As ridiculous as it may sound in 2017, an assault on the Pacific Coast was a possibility (so the military thought) as evidenced by the artillery batteries on the beaches and the enforced nightly blackouts.

Nick Faitos

Santa Cruz

•••

A way to stop DUI, thefts

To the Editor,

If you have been arrested for a DUI or involved in an accident while DUI, your vehicle will be impounded for three months. That will make a person think twice about drinking and driving. Remember the 4-year-old kid with the brain injury caused by a drunk driver?

I am sending this to Gov. Brown and Mr. Trump.

The first sticky fingers got my checkbook and brand new flat screen TV. He was caught later on. The second was close by. I paid him to help me get out of bed after I got home from the rest home. Whoa, I think he had 10 fingers on each hand. He will be facing a judge.

In Iran, if you are caught stealing they chop your hands off. Here they should at least chop off one finger and show it on TV. The do-gooders will say we can’t do that, we are civilized country. Sure we are.

I said to grandsons Max, Royce and brother Jim, “I need a pistol to protect myself.” They said, “no, you might shoot somebody.” Armed Forces basic training I was the head of my class, firing a .45-caliber pistol and carbine. I would shoot somebody all right, I’d take out some knee caps.

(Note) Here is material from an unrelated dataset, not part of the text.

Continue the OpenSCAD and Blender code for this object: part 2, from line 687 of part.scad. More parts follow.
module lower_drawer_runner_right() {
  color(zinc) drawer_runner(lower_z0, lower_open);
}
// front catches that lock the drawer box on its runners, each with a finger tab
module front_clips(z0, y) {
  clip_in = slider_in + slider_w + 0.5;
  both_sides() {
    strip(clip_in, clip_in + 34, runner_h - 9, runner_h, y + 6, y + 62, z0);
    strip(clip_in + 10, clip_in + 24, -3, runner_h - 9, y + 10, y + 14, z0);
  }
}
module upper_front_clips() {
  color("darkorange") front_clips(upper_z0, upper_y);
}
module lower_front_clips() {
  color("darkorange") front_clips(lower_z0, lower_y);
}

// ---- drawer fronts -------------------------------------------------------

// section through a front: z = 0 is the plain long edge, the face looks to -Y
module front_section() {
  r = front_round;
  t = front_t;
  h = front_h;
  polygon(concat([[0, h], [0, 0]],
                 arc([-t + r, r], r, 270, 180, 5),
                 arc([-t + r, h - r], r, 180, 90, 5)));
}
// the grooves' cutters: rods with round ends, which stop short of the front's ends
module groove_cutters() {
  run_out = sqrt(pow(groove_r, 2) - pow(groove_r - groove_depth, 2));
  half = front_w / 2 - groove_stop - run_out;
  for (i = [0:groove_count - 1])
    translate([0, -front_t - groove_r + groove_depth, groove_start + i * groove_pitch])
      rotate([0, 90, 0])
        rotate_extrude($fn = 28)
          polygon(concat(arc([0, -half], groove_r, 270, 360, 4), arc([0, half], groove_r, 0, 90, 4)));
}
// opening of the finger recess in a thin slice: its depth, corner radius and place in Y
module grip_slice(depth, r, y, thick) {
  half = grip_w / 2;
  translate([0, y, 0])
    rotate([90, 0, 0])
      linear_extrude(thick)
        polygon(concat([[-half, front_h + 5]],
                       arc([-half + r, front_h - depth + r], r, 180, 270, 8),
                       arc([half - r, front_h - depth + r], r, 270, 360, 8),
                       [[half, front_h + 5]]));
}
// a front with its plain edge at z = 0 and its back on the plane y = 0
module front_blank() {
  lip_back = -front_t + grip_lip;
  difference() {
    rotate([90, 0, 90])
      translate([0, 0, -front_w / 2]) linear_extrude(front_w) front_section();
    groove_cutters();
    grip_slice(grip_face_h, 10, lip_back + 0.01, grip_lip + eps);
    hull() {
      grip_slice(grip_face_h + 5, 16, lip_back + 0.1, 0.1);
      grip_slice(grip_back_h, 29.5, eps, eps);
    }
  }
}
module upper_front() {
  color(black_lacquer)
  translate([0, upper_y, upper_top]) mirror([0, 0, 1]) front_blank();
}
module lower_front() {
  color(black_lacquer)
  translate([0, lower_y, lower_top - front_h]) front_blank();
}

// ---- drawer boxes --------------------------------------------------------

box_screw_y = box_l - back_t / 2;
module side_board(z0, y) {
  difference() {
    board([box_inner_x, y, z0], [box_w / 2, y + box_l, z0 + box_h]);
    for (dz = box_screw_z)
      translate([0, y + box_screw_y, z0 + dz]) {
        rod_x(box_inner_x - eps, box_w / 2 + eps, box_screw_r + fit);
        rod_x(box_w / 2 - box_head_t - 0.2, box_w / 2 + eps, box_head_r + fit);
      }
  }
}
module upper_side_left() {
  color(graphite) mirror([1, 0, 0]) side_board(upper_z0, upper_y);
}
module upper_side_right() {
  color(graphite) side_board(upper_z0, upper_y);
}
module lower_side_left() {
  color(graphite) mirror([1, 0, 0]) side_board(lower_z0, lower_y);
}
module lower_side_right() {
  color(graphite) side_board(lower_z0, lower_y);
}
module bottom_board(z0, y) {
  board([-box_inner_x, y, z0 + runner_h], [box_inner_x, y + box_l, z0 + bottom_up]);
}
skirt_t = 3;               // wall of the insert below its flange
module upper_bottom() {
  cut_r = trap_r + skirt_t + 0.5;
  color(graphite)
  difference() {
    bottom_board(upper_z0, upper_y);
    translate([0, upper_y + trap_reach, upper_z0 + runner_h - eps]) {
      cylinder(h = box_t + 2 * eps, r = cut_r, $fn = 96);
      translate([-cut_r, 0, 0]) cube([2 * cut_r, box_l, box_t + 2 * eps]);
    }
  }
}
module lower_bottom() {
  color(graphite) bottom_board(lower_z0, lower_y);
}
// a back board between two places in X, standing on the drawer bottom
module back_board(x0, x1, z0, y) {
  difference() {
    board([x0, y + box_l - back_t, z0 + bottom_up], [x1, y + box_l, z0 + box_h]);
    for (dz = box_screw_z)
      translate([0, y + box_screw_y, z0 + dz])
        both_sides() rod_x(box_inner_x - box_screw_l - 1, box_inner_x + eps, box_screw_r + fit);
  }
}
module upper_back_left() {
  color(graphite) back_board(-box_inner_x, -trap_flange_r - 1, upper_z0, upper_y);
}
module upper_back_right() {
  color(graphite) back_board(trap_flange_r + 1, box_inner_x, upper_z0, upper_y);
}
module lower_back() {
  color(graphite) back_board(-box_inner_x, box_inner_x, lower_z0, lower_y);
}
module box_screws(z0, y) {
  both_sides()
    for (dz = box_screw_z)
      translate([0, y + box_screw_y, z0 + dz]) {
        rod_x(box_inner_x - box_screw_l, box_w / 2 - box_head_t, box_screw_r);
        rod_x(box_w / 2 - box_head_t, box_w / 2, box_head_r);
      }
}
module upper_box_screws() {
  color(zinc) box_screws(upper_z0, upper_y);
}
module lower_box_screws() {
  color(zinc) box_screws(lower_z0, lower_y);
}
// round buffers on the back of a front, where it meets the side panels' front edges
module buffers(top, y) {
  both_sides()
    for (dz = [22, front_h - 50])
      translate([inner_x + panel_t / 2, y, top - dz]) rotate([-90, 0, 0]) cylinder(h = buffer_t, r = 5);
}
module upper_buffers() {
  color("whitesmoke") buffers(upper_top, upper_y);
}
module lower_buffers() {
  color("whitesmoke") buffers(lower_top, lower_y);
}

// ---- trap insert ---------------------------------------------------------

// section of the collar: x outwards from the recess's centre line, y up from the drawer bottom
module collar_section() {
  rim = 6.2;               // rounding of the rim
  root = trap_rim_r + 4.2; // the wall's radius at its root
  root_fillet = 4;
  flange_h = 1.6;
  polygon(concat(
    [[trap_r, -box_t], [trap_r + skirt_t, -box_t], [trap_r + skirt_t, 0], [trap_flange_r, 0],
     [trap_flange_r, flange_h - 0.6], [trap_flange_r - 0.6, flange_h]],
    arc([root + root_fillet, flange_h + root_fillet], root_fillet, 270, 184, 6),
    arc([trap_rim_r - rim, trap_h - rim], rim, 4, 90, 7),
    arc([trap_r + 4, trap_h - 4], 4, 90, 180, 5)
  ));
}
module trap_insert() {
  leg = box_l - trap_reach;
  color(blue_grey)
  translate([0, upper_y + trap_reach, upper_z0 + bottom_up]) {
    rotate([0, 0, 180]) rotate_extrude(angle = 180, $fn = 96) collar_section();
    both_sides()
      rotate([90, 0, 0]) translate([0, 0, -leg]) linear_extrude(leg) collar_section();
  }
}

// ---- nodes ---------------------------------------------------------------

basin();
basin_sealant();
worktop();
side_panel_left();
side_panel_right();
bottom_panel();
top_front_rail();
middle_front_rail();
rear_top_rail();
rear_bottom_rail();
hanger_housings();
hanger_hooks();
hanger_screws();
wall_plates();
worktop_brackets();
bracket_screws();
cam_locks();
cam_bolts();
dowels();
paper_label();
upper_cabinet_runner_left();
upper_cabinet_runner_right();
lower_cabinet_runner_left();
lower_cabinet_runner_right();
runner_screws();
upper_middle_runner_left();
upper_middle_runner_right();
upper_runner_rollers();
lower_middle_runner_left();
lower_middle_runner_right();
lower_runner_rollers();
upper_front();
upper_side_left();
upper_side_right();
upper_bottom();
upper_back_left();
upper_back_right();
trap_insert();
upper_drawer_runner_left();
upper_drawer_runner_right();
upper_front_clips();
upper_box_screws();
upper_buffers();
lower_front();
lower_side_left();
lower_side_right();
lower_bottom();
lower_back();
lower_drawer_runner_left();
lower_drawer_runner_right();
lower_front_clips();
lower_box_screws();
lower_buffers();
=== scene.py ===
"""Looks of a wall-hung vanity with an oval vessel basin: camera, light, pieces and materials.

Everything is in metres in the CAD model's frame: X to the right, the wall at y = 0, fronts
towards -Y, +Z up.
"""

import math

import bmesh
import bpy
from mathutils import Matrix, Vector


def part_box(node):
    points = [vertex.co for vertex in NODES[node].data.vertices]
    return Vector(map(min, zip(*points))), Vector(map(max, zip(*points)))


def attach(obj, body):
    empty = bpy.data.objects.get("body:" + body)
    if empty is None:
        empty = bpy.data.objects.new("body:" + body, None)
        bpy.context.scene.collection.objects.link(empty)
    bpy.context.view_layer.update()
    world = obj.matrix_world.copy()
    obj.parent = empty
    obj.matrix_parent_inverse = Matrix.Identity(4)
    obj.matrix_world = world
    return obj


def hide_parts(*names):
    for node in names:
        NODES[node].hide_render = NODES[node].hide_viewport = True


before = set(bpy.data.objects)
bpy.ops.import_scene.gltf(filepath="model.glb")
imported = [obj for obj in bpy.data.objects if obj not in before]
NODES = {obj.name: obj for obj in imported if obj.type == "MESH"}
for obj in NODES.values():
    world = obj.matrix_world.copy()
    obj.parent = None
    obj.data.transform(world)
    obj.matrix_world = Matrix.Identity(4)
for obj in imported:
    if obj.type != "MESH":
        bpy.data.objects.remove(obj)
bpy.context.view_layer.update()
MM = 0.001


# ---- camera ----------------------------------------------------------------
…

They got me a BB gun. I needed a good laugh.

I have two pet mice in the kitchen. They have been eating more of my cheese than they are supposed to, not leaving me much. If they have knee caps they are in for a world of hurt.

Anthony Ivelich

Freedom

•••

Orwellian solution to highway gridlock

To the Editor,

Frustrated and sitting in Highway 1 gridlock recently, I mused, “why aren’t all us idiots getting a ticket for driving too slow and clogging traffic up like we’ve all so efficiently been doing for years?” It is us, mostly single passenger drivers that is the problem. No matter, come hell or high water, we have to drive our cars, around the same time every day — generally between 3-6 p.m., get on the same road and clog the freeway — where we should be going up to 65 miles per hour at all times.

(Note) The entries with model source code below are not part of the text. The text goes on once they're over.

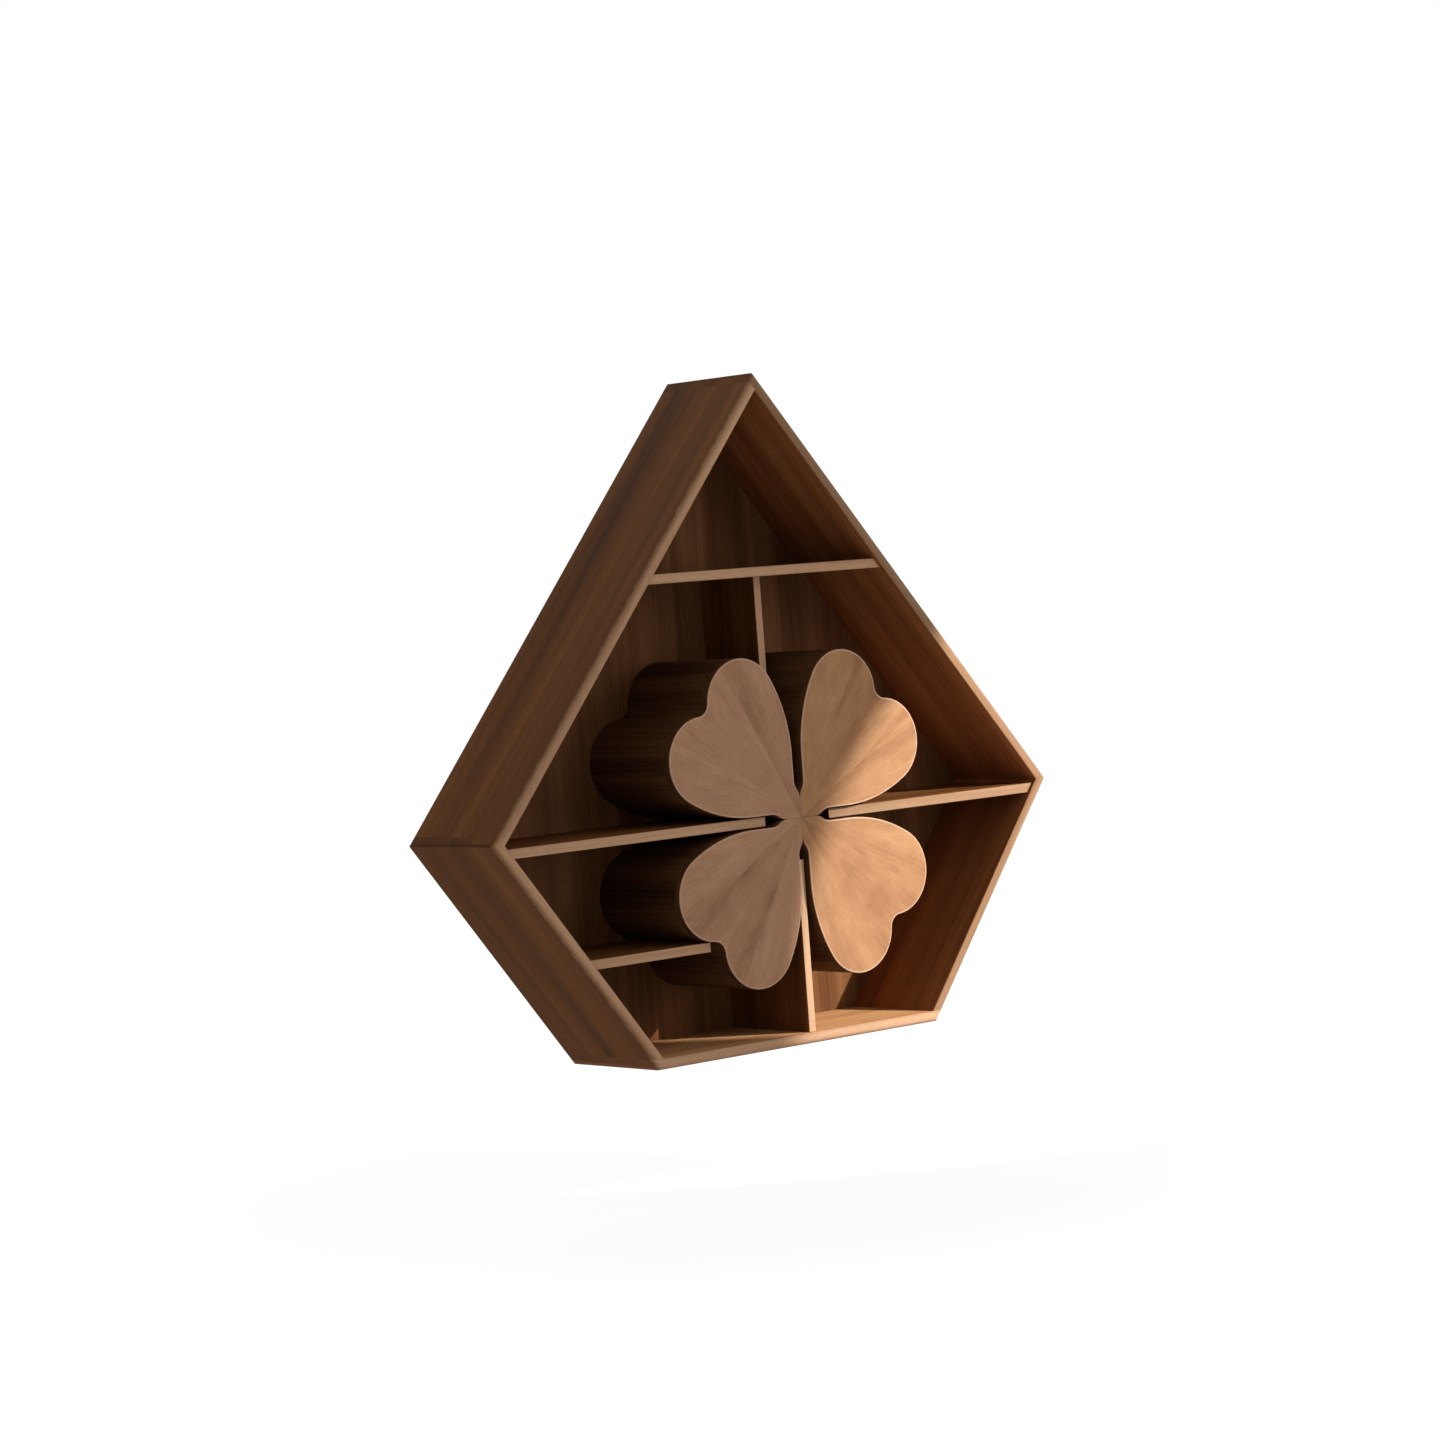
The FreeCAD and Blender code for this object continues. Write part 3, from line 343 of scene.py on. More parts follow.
def drawer_board(low, high, view):
    """A board of the drawer box between two corners in space; the view's last axis is its thickness."""
    across, up, thick = view
    corners = box_corners((low[across], low[up]), (high[across], high[up]))
    return plate(corners, low[thick], high[thick], EASED, EASED, np.ones(4), view=view, steps=2)


def arris_depth(away, radius):
    """How far a rounding of this radius lies behind the front, this far away from its edge:
    r - sqrt(r^2 - (r - d)^2)."""
    short = np.clip(radius - away, 0.0, radius)
    return radius - np.sqrt(radius ** 2 - short ** 2)


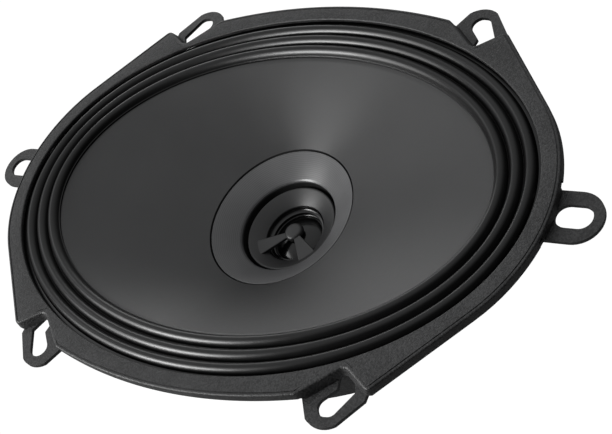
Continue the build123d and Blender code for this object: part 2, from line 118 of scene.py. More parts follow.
def weighted(tree, first, second, share):
    """The mean of two values, with share of the first."""
    part = arithmetic(tree, "MULTIPLY", first, share)
    rest = arithmetic(tree, "MULTIPLY", second, 1 - share)
    return arithmetic(tree, "ADD", part, rest)


def material(
    name,
    dark,
    light,
    rough,
    grain,
    relief,
    metal=0.0,
    patch=14.0,
    specular=0.5,
    pattern=None,
):
    """A finish whose colour, roughness and relief all vary over the surface.

    dark and light are the ends of its colour, rough the ends of its roughness, grain the width
    and relief the height of its texture, and patch the width of its slow unevenness.
    pattern, if given, makes the texture's height instead of plain noise.
    """
    made = bpy.data.materials.new(name)
    made.use_nodes = True
    tree = made.node_tree
    shader = tree.nodes["Principled BSDF"]
    place = tree.nodes.new("ShaderNodeTexCoord").outputs["Object"]
    fine = pattern(tree, place) if pattern else noise(tree, place, grain)
    slow = noise(tree, place, patch, 2.0)
    speck = noise(tree, place, grain * 2.3, 2.0)
    mixed = weighted(tree, fine, slow, 0.45)
    colour = tree.nodes.new("ShaderNodeMix")
    colour.data_type = "RGBA"
    colour.inputs["A"].default_value = (*dark, 1)
    colour.inputs["B"].default_value = (*light, 1)
    tree.links.new(ramp(tree, mixed, -0.6, 1.6), colour.inputs["Factor"])
    tree.links.new(colour.outputs["Result"], shader.inputs["Base Color"])
    uneven = weighted(tree, slow, speck, 0.5)
    tree.links.new(ramp(tree, uneven, *rough), shader.inputs["Roughness"])
    shader.inputs["Metallic"].default_value = metal
    shader.inputs["Specular IOR Level"].default_value = specular
    bump = tree.nodes.new("ShaderNodeBump")
    bump.inputs["Distance"].default_value = relief * MM
    tree.links.new(fine, bump.inputs["Height"])
    tree.links.new(bump.outputs["Normal"], shader.inputs["Normal"])
    return made


def weave(pitch):
    """A height pattern of crossing threads, pitch millimetres apart."""

    def pattern(tree, place):
        heights = []
        for axis in ("X", "Y"):
            bands = tree.nodes.new("ShaderNodeTexWave")
            bands.bands_direction = axis
            bands.inputs["Scale"].default_value = 0.314 / (pitch * MM)
            bands.inputs["Distortion"].default_value = 0.6
            tree.links.new(place, bands.inputs["Vector"])
            heights.append(bands.outputs["Fac"])
        return arithmetic(tree, "MULTIPLY", *heights)

    return pattern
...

Well I’ve got a solution (our politico’s sure as heck don’t). Drivers going under 25 miles per hour between 3-6 p.m. on southbound Highway 1, or in other consistent gridlock areas such as northbound 1 in the mornings, would be ticketed with the price of the ticket being an amount that would make the motorist at that time think twice about being on the freeway at that time. The tickets would be administered through cameras placed every quarter mile on the stretch of freeway that is most gridlocked and stop and go.

Of course, emergency, official vehicles, buses and carpoolers would be excluded as well as out-of-county drivers. The goal is to eliminate the frivolous single motorist Highway 1 driver during those peak problem hours. Now some may say there are no frivolous drivers. Everybody who is driving has some good reason for doing it at that time, even if that means being stuck in a traffic jam. Maybe. But I believe it would be interesting to find out.

If cameras were in place, the prospective Highway 1 motorist at peak hours would have to weigh his or her chances. Will the cameras dissuade enough motorists so that traffic will at least be moving at a 25 mile per hour pace? Will I get a ticket for going too slow? A ticket with a price that hits the pocketbook hard. That punishes you contributing to the gridlock nightmare.

I realize this proposal may seem Orwellian, Big Brother-like. Maybe, rather than in being fear of cameras recording our every move, cameras can be used in a good way. How about a trial run — six months a year? See what happens.

Let’s keep mindless drivers off the road at one specific gap of time and see if the flow of traffic will return to the pace it was supposed to be in the first place — up to 65 miles per hour.